Togetherness – Season 1 Review
After struggling to find an audience for two years, HBO recently made the dreaded, but not unexpected, announcement that it was cancelling Togetherness. But while a reflection upon the first season of the series offers many things, it gives no insight as to why the show languished in the ratings department.
Joined by Steve Zissis, the show is Mark and Jay Duplass’s first foray into television after establishing both themselves and the ‘mumblecore’ genre in cinemas for nearly two decades.
With the genre gaining critical and commercial traction over the years with films such as Frances Ha and The Squid and the Whale, it would not be outrageous to assume that the genre’s styling would translate over to television. As such, there are undeniable traces of the Duplass brothers’ films within the half hour show, with many scenes being made up of low-key, understated comedy and drama with improvised dialogue, reminiscent of Jeff Who Lives at Home and Safety Not Guaranteed.
As could be assumed from the title, Togetherness’ focus is on relationships, primarily between the four leads. Co-creator Mark Duplass stars as Brett Pierson, an audio technician who shares two children with his wife Michele (Melanie Lynskey), who while happy enough in his marriage, remains disinterested in his job and distant from his wife whose dissatisfaction grows, as does the distance between them. Their increasingly troubling dynamic is further put to the test when Brett’s best friend Alex, played by fellow co-creator Zissis, moves in along with Melanie’s sister Tina (Amanda Peet) who while separate, strike financial difficulty at the same time. Their separateness is soon removed as well as the two damaged characters bond and create their own unique, awkwardly flirtatious dynamic.
While often grouped with shows such as Girls, Togetherness’ grounded approach immediately establishes the show as more mature than its HBO counterpart, offering vignettes into suburban life and peeling back the layers behind the characters’ supposed happiness. While previous instalments into the genre often focus on the directionless-ness of early twenties, these older characters have mostly established their lives and the people around them, with the show instead focusing on the consequences and emotional toll of their choices.
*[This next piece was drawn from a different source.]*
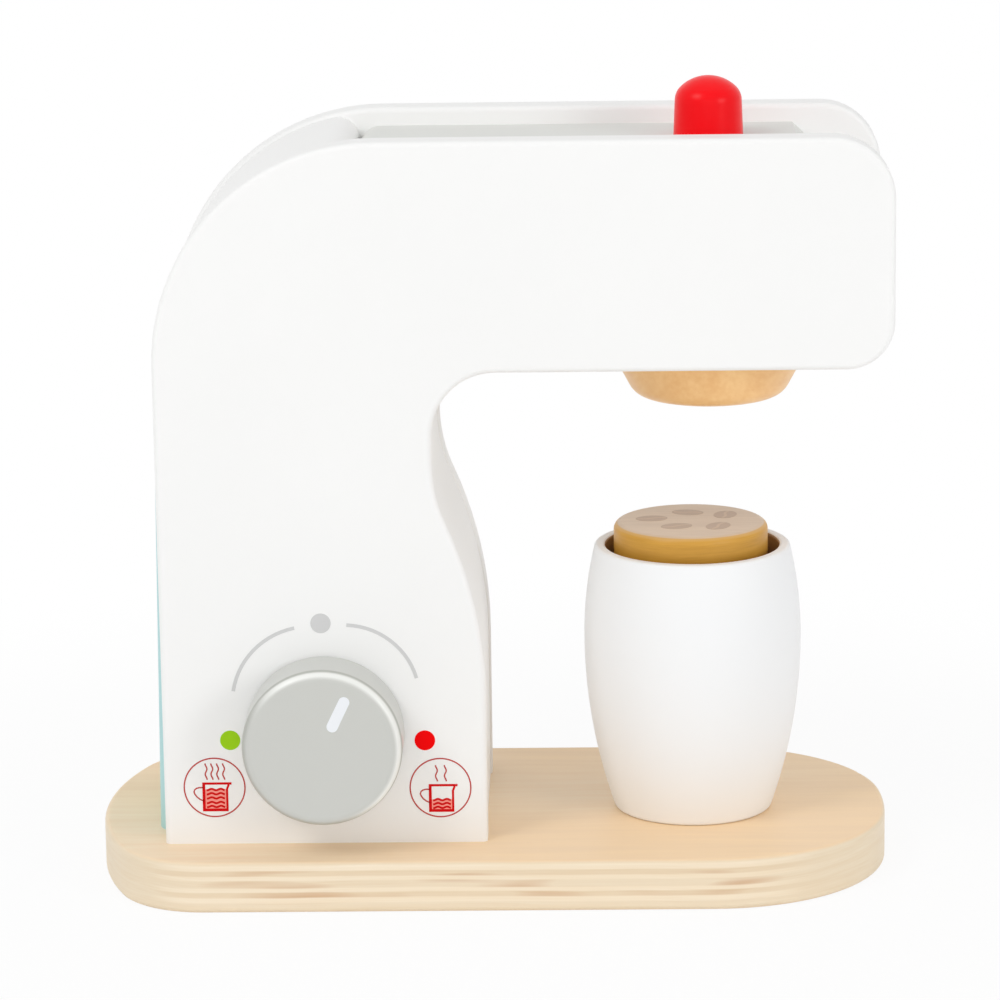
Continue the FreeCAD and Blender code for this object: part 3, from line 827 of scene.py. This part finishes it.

This maturity extends beyond the plot and into the storytelling, with the Duplass’ unafraid to bypass explicitly spelling out the motivations of characters, often letting prolonged silences tell a story within themselves. There is a faith placed upon the viewer to put the pieces together and learn to read these people as they become more familiar. As this familiarity grows, so does the supporting cast, with viewers slowly being introduced to the family and friends of our leads along with new relationships forming. These background parts give a lived-in, realistic feel to the leads, often reflecting how the ‘supporting cast’ of our own lives can drift in and out while still impacting us and our relationships, despite never being seen again.
The Duplass brothers seem to adapt to the episodic storytelling well, giving the characters that their films often rely upon more room to breathe and grow. This longer form allows for the introductions and interactions with these supporting players while also giving the series an ability to focus on a slow-burning plot, avoiding the directionless meandering narratives that their films have previously been criticised for. However, there are certain recognisable elements of the creator’s previous cinematic experience that shine through, a primary one being the low-key, almost static cinematography, never giving a flair to the stagnant suburban lives that these characters find themselves stuck in.
While Togetherness never reinvents the wheel in regards to television, it also avoids the typical trappings of similar shows and carves its own niche. Its balanced blend of drama and comedy relies on the chemistry of its four leads and is all the better for doing so, creating a relatable series for anyone who has ever experienced the ebbs and flows of any relationship, romantic or otherwise.